Ask anyone – or rather, ask almost anyone on the Clapham omnibus. In Whitehall, the City and Oxbridge senior common rooms, anti-Americanism is anathema: the British elite prefers to talk of the "special relationship" between the British and the Americans, the time-honoured bonds of shared language, culture and strategic interests.

As Christopher Hitchen's new book shows, variations on this theme have been a favourite of the British ruling class for most of the century. Initially, a rhetoric of shared imperial mission and class and racial solidarity was a potent means of wooing the white Anglo-Saxon Protestant East Coast American establishment as an ally in preserving the British empire and fending off the brutish Hun — but only until the British embroiled the Americans in a futile war of intervention against the nascent Soviet Union.

By the fifties, alter another German war had witnessed the resurgence and finest hour of Anglo-Americanism, the Americans had replaced Britain as the world's dominant imperial power. The British establishment appealed desperately to ties of blood and common history as it tried to insinuate itself back into a position of influence in the world.

Of course, the servility was done with some style. "We are the Greeks of the Hellenistic age," said Harold Macmillan in 1957. "The power has passed from us to Rome's equivalent, the United States of America, and we can at most aspire to civilise and occasionally to influence them." Hypocritical cant, of course, but not, as Hitchens remarks, without its "metaphorical truth".

Blood, Class and Nostalgia consists of 13 chapters; each one an essay on some aspect of the relationship between Britain and America. Hitchens's intellectual range is extraordinary: he is equally at ease discussing Rudyard Kipling's "The White Man's Burden" (a plea for America to intervene in the Phillipines), detailing American neo-conservative responses to the television adaptation of Brideshead Revisited, or going over British nuclear weapons policy since the war.

A lesser writer would find it impossible to sustain clarity of argument through such diverse material, but Hitchens negotiates his course with customary verve. There are particularly good chapters on Winston Churchill's intellectual debt to James Burnham, the now almost-forgotten ideologue of the cold war, and on the Anglo-American intelligence nexus.

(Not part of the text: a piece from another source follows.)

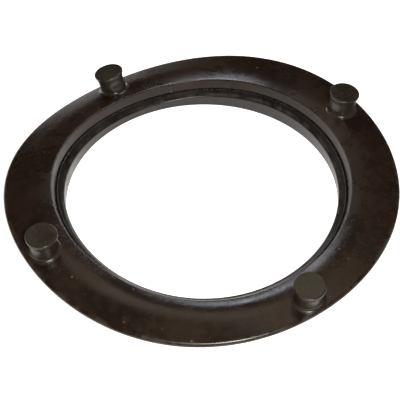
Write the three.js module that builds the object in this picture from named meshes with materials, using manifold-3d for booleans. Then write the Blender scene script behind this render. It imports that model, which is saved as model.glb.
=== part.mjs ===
// A soft rubber floor seal for a toilet flange: a thin ring that carries four mushroom studs, and a
// deeper inner collar that lines the waste opening. Millimetres, +Z up. The origin is the centre of the
// collar's lower rim, which is what the seal lies on. The rubber is soft, so the ring is drawn in the
// gentle waves that it relaxes into, and the studs lean a little, each its own way.

import * as THREE from 'three';
import { mergeVertices } from 'three/addons/utils/BufferGeometryUtils.js';
import Module from 'manifold-3d';

const wasm = await Module();
wasm.setup();

// Overall sizes.
const OUTER_R = 73; // outside of the flange ring
const OPENING_R = 50.8; // clear opening through the collar, 4 inches across
const TOP_Z = 11.4; // the ring's mean top face, above the collar's lower rim
const CLEARANCE = 0.3; // gap between separate pieces

// Flange ring: a thin plate with a turned-down inner rim.
const PLATE_T = 2;
const EDGE_R = PLATE_T / 2; // full round on the outside edge
const DISH_R = 61.5; // inside this the top face dips towards the recess
const DISH_DROP = 1.2; // as far down as this
const SHOULDER_R = 55.2; // top edge of the recess
const SHOULDER_FOOT_R = 54; // bottom of the recess wall
const SHOULDER_ROUND = 0.5;
const RIM_OUT_R = 57; // outside of the turned-down rim
const UNDER_FILLET = 1.2; // between that rim and the plate's underside

// Inner collar: the stepped lip that the waste opening is cut through.
const LEDGE_Z = 6.6; // outside edge of the ledge at the bottom of the recess
const LEDGE_SLOPE = 30; // degrees that the ledge falls towards the opening
const SEAT_Z = 5.8; // step that the ring's rim sits on
const LIP_ROUND = 0.9; // round between the ledge and the opening's wall
const COLLAR_FOOT_R = 55.8; // outside of the collar at its lower rim
const COLLAR_CHAMFER = 0.7;

// Studs: four, a quarter turn apart from +X, each plugged into a shallow socket in the ring.
const STUD_CIRCLE_R = 66.3;
const STEM_R = 5;
const HEAD_R = 5.7;
const HEAD_T = 0.9; // straight rim of the head
const HEAD_FLARE = 3; // height of the taper from the stem out to the head
const HEAD_ROUND = 0.4;
const STUD_H = 8.4; // from the ring's top face to the head's top face
const SOCKET_DEPTH = 0.9;
const STUDS = [
  { name: 'stud_right', pull: -1.5, lean: 5.6, towards: -21 },
  { name: 'stud_back', pull: -1.7, lean: 14, towards: 112 },
  { name: 'stud_left', pull: -0.5, lean: 4.3, towards: -142 },
  { name: 'stud_front', pull: 0.3, lean: 7.4, towards: -120 },
]; // pull is how far the relaxed rubber has moved it outwards; lean and towards are in degrees

// How the relaxed ring lies. Each wave goes round the ring "order" times, is highest at "peak" degrees
// from +X, and grows from its height at the recess to its height at the outside edge.
const WAVES = [
  { order: 0, peak: 0, atRecess: 0, atRim: -3.1 },
  { order: 1, peak: -61, atRecess: -0.8, atRim: 1.3 },
  { order: 2, peak: -8, atRecess: 1.9, atRim: 3 },
  { order: 3, peak: 40, atRecess: 0.65, atRim: 1.75 },
];
const WAVE_CURVE = 1.2; // 1 would be a straight slope from the recess to the outside edge

// Mesh fineness.
const RING_SEGMENTS = 96;
const STUD_SEGMENTS = 32;
const ARC_STEPS = 4;
const PLATE_STEPS = 6; // across the plate, so that it follows the waves
const DISH_STEPS = 3; // across the dish

/** Height that the waves add to the rubber at a place. The collar's lower rim lies flat. */
function lift(x, y, z) {
  const across = (Math.hypot(x, y) - SHOULDER_R) / (OUTER_R - SHOULDER_R);
  const share = Math.max(across, 0) ** WAVE_CURVE;
  let height = 0;
  for (const { order, peak, atRecess, atRim } of WAVES) {
    const turn = Math.cos(order * (Math.atan2(y, x) - THREE.MathUtils.degToRad(peak)));
    height += (atRecess + (atRim - atRecess) * share) * turn;
  }
  return height * Math.min(z / SEAT_Z, 1);
}

/** A geometry with every vertex lifted by the waves. */
function waved(geometry) {
  const position = geometry.attributes.position;
  for (let i = 0; i < position.count; i += 1) {
    const [x, y, z] = [position.getX(i), position.getY(i), position.getZ(i)];
    position.setZ(i, z + lift(x, y, z));
  }
  geometry.computeVertexNormals();
  return geometry;
}

/** Evenly spaced points between two, without the ends. */
function between(a, b, steps = PLATE_STEPS) {
  const points = [];
  for (let i = 1; i < steps; i += 1) {
    points.push(a.clone().lerp(b, i / steps));
  }
  return points;
}

/** Points along an arc in the section plane, from one angle to the other in degrees. */
function arc(centreR, centreZ, radius, from, to) {
  const points = [];
  for (let i = 0; i <= ARC_STEPS; i += 1) {
    const angle = THREE.MathUtils.degToRad(from + ((to - from) * i) / ARC_STEPS);
    points.push(new THREE.Vector2(centreR + radius * Math.cos(angle), centreZ + radius * Math.sin(angle)));
  }
  return points;
}

/** A section turned about +Z. It runs anticlockwise, with the radius to the right and z upwards. */
function turned(section, segments) {
  return new THREE.LatheGeometry(section, segments).rotateX(Math.PI / 2);
}

/** A ring-shaped section, closed on itself and turned about +Z. */
function turnedRing(section) {
  return turned([...section, section[0].clone()], RING_SEGMENTS);
}

/** A solid for cutting, from a geometry whose vertices are shared by position alone. */
function toSolid(geometry) {
  const bare = geometry.clone();
  bare.deleteAttribute('normal');
  bare.deleteAttribute('uv');
  const merged = mergeVertices(bare, 1e-4);
  const mesh = new wasm.Mesh({
    numProp: 3,
    vertProperties: Float32Array.from(merged.attributes.position.array),
    triVerts: Uint32Array.from(merged.index.array),
  });
  return new wasm.Manifold(mesh);
}

/** The geometry of a cut solid. */
function toGeometry(solid) {
  const mesh = solid.getMesh();
  const geometry = new THREE.BufferGeometry();
  geometry.setAttribute('position', new THREE.BufferAttribute(mesh.vertProperties, mesh.numProp));
  geometry.setIndex(new THREE.BufferAttribute(mesh.triVerts, 1));
  geometry.computeVertexNormals();
  return geometry;
}

/** Where each stud stands on the ring's top face, with its own lean. */
function studFrames() {
  return STUDS.map(({ pull, lean, towards }, i) => {
    const angle = (i * 2 * Math.PI) / STUDS.length;
    const radius = STUD_CIRCLE_R + pull;
    const place = new THREE.Vector3(radius * Math.cos(angle), radius * Math.sin(angle), TOP_Z);
    place.z += lift(place.x, place.y, place.z);
    const across = THREE.MathUtils.degToRad(towards + 90);
    const hinge = new THREE.Vector3(Math.cos(across), Math.sin(across), 0);
    const turn = new THREE.Matrix4().makeRotationAxis(hinge, THREE.MathUtils.degToRad(lean));
    return turn.setPosition(place);
  });
}

/** The cutter for one stud socket, standing well clear of the ring's top face. */
function socketTool(frame) {
  const height = SOCKET_DEPTH + STUD_H;
  const tool = new THREE.CylinderGeometry(STEM_R + CLEARANCE, STEM_R + CLEARANCE, height, STUD_SEGMENTS);
  return tool.rotateX(Math.PI / 2).translate(0, 0, height / 2 - SOCKET_DEPTH).applyMatrix4(frame);
}

/** The thin ring: dished plate, turned-down rim and recess wall, with a socket for each stud. */
function flangeRingGeometry(frames) {
  const underZ = TOP_Z - PLATE_T;
  const fillet = arc(RIM_OUT_R + UNDER_FILLET, underZ - UNDER_FILLET, UNDER_FILLET, 180, 90);
  const edge = arc(OUTER_R - EDGE_R, TOP_Z - EDGE_R, EDGE_R, -90, 90);
  const dish = new THREE.Vector2(DISH_R, TOP_Z);
  const shoulderZ = TOP_Z - DISH_DROP;
  const shoulder = arc(SHOULDER_R + SHOULDER_ROUND, shoulderZ - SHOULDER_ROUND, SHOULDER_ROUND, 90, 180);
  const section = [
    new THREE.Vector2(SHOULDER_FOOT_R, SEAT_Z + CLEARANCE),
    new THREE.Vector2(RIM_OUT_R, SEAT_Z + CLEARANCE),
    ...fillet,
    ...between(fillet.at(-1), edge[0]),
    ...edge,
    ...between(edge.at(-1), dish),
    dish,
    ...between(dish, shoulder[0], DISH_STEPS),
    ...shoulder,
  ];
  let ring = toSolid(waved(turnedRing(section)));
  for (const frame of frames) {
    ring = ring.subtract(toSolid(socketTool(frame)));
  }
  return toGeometry(ring);
}

/** The collar: lower rim, opening wall, rounded lip, sloping ledge and the step that the ring sits on. */
function collarGeometry() {
  const slope = THREE.MathUtils.degToRad(LEDGE_SLOPE);
  const ledgeR = SHOULDER_FOOT_R - CLEARANCE;
  const lipR = OPENING_R + LIP_ROUND;
  const lipStartR = lipR - LIP_ROUND * Math.sin(slope);
  const lipZ = LEDGE_Z - (ledgeR - lipStartR) * Math.tan(slope) - LIP_ROUND * Math.cos(slope);
  const section = [
    new THREE.Vector2(OPENING_R + COLLAR_CHAMFER, 0),
    new THREE.Vector2(COLLAR_FOOT_R - COLLAR_CHAMFER, 0),
    new THREE.Vector2(COLLAR_FOOT_R, COLLAR_CHAMFER),
    new THREE.Vector2(RIM_OUT_R, SEAT_Z),
    new THREE.Vector2(ledgeR, SEAT_Z),
    new THREE.Vector2(ledgeR, LEDGE_Z),
    ...arc(lipR, lipZ, LIP_ROUND, 90 + LEDGE_SLOPE, 180),
    new THREE.Vector2(OPENING_R, COLLAR_CHAMFER),
  ];
  return waved(turnedRing(section));
}

/** One stud, with z = 0 on the ring's top face: spigot below it, stem, flare and flat head. */
function studGeometry() {
  const flareTopZ = STUD_H - HEAD_T;
  return turned(
    [
      new THREE.Vector2(0, CLEARANCE - SOCKET_DEPTH),
      new THREE.Vector2(STEM_R, CLEARANCE - SOCKET_DEPTH),
      new THREE.Vector2(STEM_R, flareTopZ - HEAD_FLARE),
      new THREE.Vector2(HEAD_R, flareTopZ),
      ...arc(HEAD_R - HEAD_ROUND, STUD_H - HEAD_ROUND, HEAD_ROUND, 0, 90),
      new THREE.Vector2(0, STUD_H),
    ],
    STUD_SEGMENTS,
  );
}

/** A named mesh in one colour of rubber. */
function rubberPiece(name, geometry, color, roughness) {
  const material = new THREE.MeshStandardMaterial({ color, roughness, metalness: 0 });
  const mesh = new THREE.Mesh(geometry, material);
  mesh.name = name;
  return mesh;
}

const frames = studFrames();
const seal = new THREE.Group();
seal.add(rubberPiece('flange_ring', flangeRingGeometry(frames), 0x33241f, 0.55));
seal.add(rubberPiece('inner_collar', collarGeometry(), 0x39332f, 0.45));
STUDS.forEach(({ name }, i) => {
  const stud = rubberPiece(name, studGeometry(), 0x3d352f, 0.6);
  stud.applyMatrix4(frames[i]);
  seal.add(stud);
});

export default seal;
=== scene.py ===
"""A soft rubber floor seal for a toilet flange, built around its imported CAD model.

The ring and the collar are swept sections that follow the gentle waves of the relaxed rubber. The four
studs grow out of the ring's face, each with its own lean. Sizes are in millimetres in the classes and
become metres only where a mesh is made.
"""

import logging
import math
from dataclasses import dataclass, field
from enum import Enum

import bmesh
import bpy
from mathutils import Matrix, Vector


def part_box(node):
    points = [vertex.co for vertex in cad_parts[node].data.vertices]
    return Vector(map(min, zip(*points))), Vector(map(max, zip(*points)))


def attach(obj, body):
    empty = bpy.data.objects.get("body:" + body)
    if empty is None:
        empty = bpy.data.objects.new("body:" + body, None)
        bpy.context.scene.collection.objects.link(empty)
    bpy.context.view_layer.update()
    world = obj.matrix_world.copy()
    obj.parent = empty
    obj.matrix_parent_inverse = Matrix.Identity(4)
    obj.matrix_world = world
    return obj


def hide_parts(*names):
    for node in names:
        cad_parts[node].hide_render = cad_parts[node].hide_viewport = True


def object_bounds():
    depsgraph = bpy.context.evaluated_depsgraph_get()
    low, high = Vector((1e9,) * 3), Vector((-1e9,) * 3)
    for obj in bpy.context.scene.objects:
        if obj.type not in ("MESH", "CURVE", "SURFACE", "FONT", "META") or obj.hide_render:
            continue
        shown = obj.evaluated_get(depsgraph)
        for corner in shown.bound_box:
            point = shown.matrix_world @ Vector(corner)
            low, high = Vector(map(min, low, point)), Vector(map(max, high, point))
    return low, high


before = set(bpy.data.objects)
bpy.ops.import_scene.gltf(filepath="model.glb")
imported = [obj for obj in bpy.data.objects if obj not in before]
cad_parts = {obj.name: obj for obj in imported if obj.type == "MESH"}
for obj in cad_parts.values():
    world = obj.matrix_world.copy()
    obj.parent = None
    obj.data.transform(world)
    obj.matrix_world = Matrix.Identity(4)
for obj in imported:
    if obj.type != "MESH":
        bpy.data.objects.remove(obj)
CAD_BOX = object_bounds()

LOG = logging.getLogger("seal")
MM = 0.001
BODY = "root"

Point = tuple[float, float]
Colour = tuple[float, float, float]


# ----------------------------------------------------------------------------------------------------
# Node trees
# ----------------------------------------------------------------------------------------------------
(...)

Hitchens concludes by stressing that the "special relationship", if not over, has lost its relevance. "For the United States, the appropriation of Englishness has become principally a matter of style and taste, of the sort that could be easily superseded in a generation. For the United Kingdom, or the English, the claim to a 'special relationship' with a transatlantic super-power has lost much of its force and savour as the axis of the old Atlantic Charter has rusted on the hinge. The world of Churchill and Roosevelt . . . has become a historical curio." Gerald Kaufman, please note.